Definitely preaching to the choir on that one. I pressed my case as hard as I could before 1.0.

We do still have more freedom to make breaking changes than many post 1.0 languages do because, frankly, we don't have that many users. But every day, the cost to make that change goes up.

> people assume that the language is finalized and won't be too happy being forced to refactor their code when Dart 3 comes out

I was worried about that with the transition to the new type system in Dart 2, but users — internal and external — were surprisingly accepting of the breakage.
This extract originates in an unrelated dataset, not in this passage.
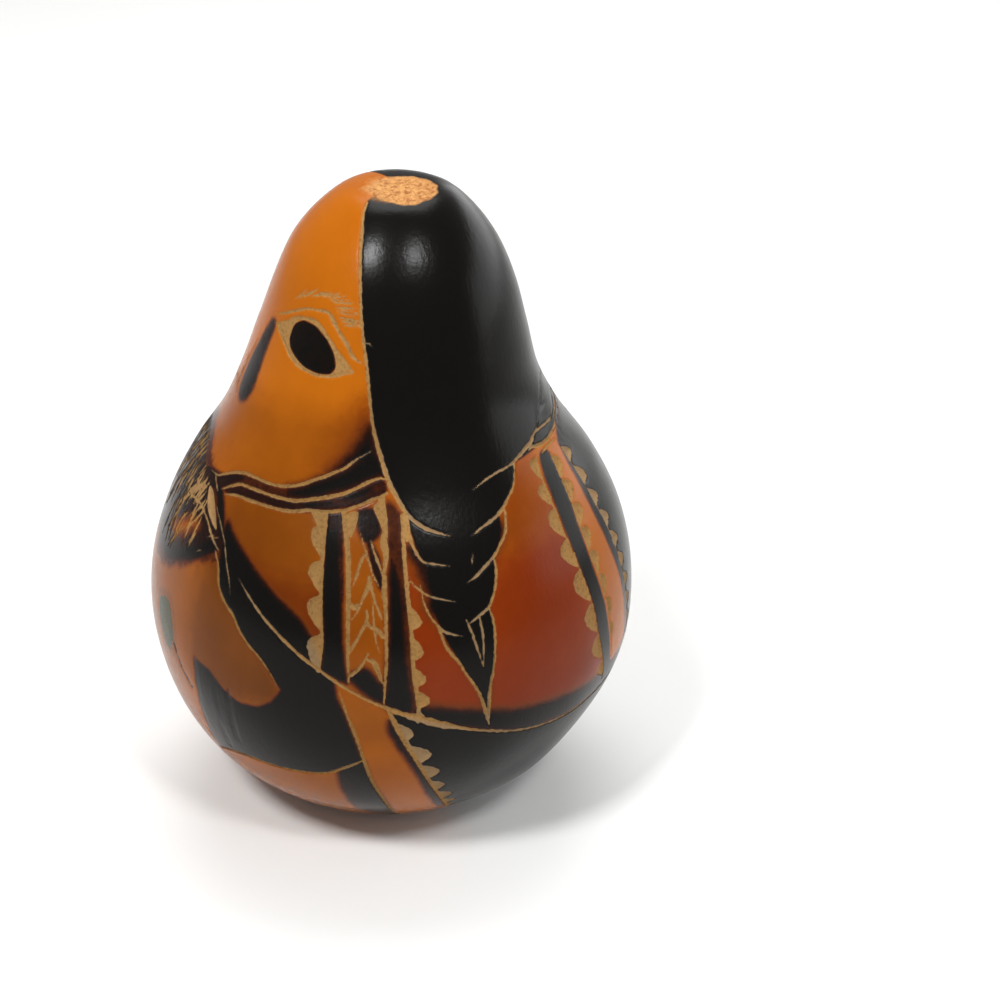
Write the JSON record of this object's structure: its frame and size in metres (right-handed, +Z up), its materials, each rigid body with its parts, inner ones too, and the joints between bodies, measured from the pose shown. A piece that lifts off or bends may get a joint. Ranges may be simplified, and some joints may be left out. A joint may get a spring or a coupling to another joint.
{
  "type": "carved gourd",
  "caption": "Dried pear-shaped gourd carved and burnt all round with a woman in braids and a bordered shawl; stands on a small flat spot.",
  "frame": {"origin": "middle of the flat rest spot under the gourd", "axes": "+Z up through the stem scar; the carved face looks along -Y, the figure's left side along +X"},
  "size_m": [0.0906, 0.0906, 0.1214],
  "materials": {
    "gourd_skin": "dried gourd rind, dyed orange and burnt black, carved through to tan flesh, glossy lacquer"
  },
  "bodies": {
    "root": {"gourd": "gourd_skin"}
  },
  "joints": []
}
We don't want to be cavalier about breaking them, of course, but my impression is that there is more room for significant changes than I'd initially assumed.

> But as it is, I doubt that the nice parts of Kotlin will ever make it to Dart.

Dart will never be Kotlin, but I hope we can get to a point where most users don't consider it to be deficient compared to Kotlin and where we have some features to make Kotlin users jealous.

Yes, it's really sad that a language as young as Dart already has such problems :/
It's because the language was made to compile to JS, and competition to JS, so appropriate tradeoffs were made.

For example:

1. JS is single-threaded, with extremely heavy threads only recently made available. So Dart is single threaded, with extremely heavy threads available.

2. JS is weak-typed, so Dart was made optional typed. Remember, it was made before typescript, so they probably didn't expect that such type-heavy features as ADT would interest people.

Kotlin does the same (for example, internal immutability would be much nicer, but since the JVM doesn't support that, neither does Kotlin).